Relevant Security Standards
- CWE-190: Integer Overflow or Wraparound
- CWE-787: Out-of-bounds Write
- CWE-119: Improper Restriction of Operations within the Bounds of a Memory Buffer
- CERT C Rule INT30-C: Ensure that unsigned integer operations do not wrap
- OWASP: Input Validation, Memory Management
Conclusion
This vulnerability is a powerful reminder that the presence of a bounds check is not the same as the correctness of a bounds check. A developer clearly intended to prevent out-of-range access — the check was there. But a subtle arithmetic property meant that the check could be silently defeated with crafted input values.
The key takeaways:
-
Integer overflow in bounds checks is a real and exploitable vulnerability class, particularly in firmware and low-level systems code where trust boundaries are enforced through software rather than hardware.
-
The fix was minimal but meaningful: casting one operand to a wider type before addition costs nothing in performance and completely closes the attack surface.
-
Consistency matters: the same pattern appeared in three functions. Finding and fixing all instances — not just the one initially reported — is essential for a complete remediation.
-
Trust boundaries demand rigorous validation: any value that crosses from a less-trusted to a more-trusted context must be treated as potentially adversarial, even when it "looks like" a simple integer.

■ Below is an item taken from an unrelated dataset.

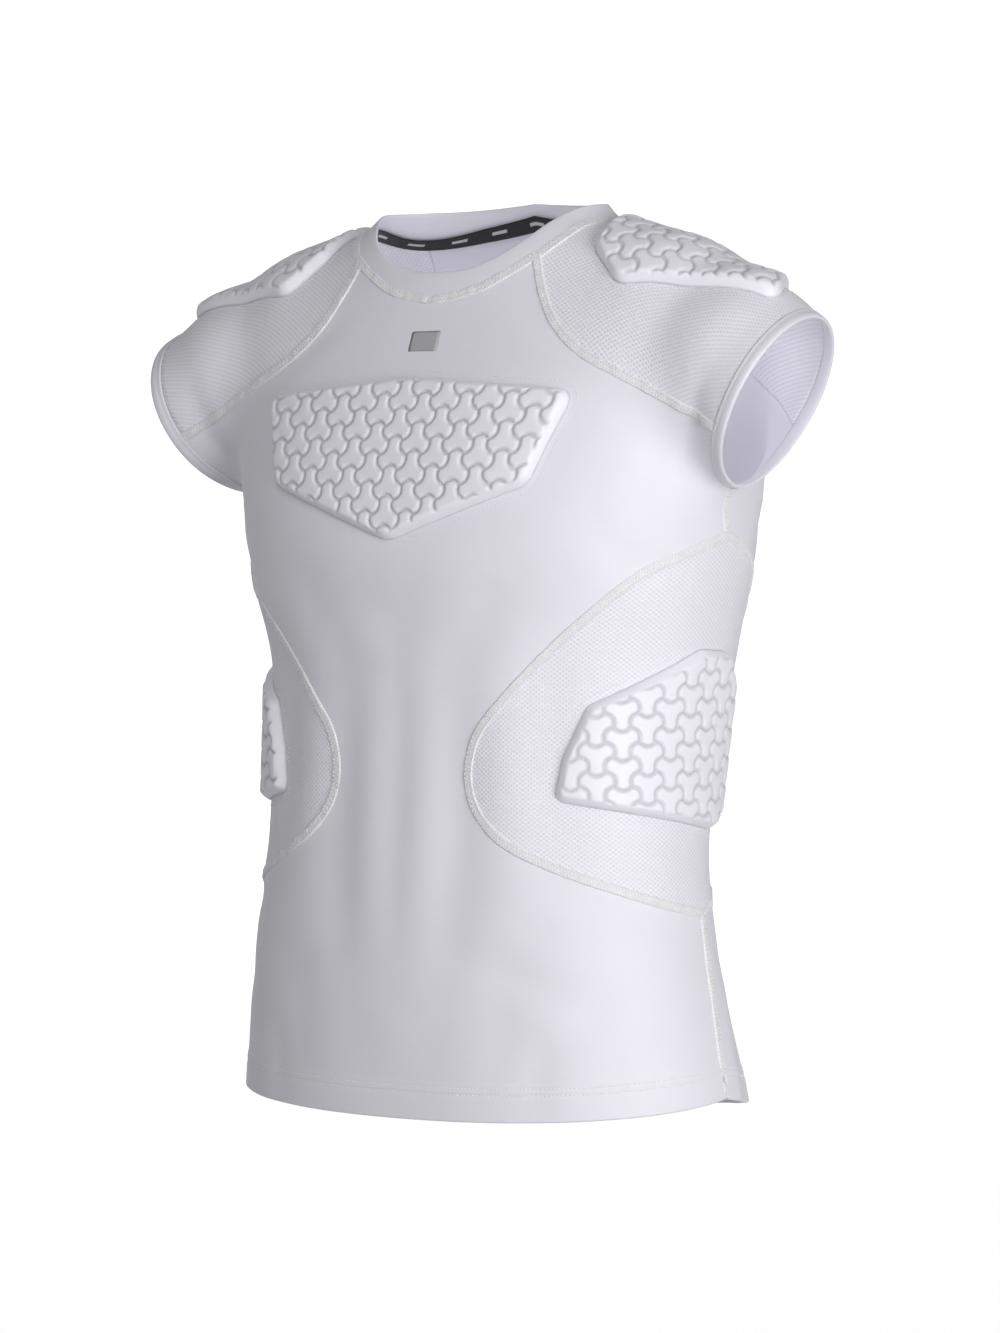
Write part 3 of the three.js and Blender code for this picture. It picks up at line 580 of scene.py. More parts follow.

Security in firmware is particularly high-stakes: bugs at this level can undermine every security guarantee built on top of it. Taking the time to reason carefully about integer arithmetic in memory operations is not premature optimization — it's fundamental correctness.
This vulnerability was identified and fixed as part of an automated security scanning process. Automated tools are increasingly effective at finding this class of bug — but understanding why the fix works is what enables developers to write secure code from the start.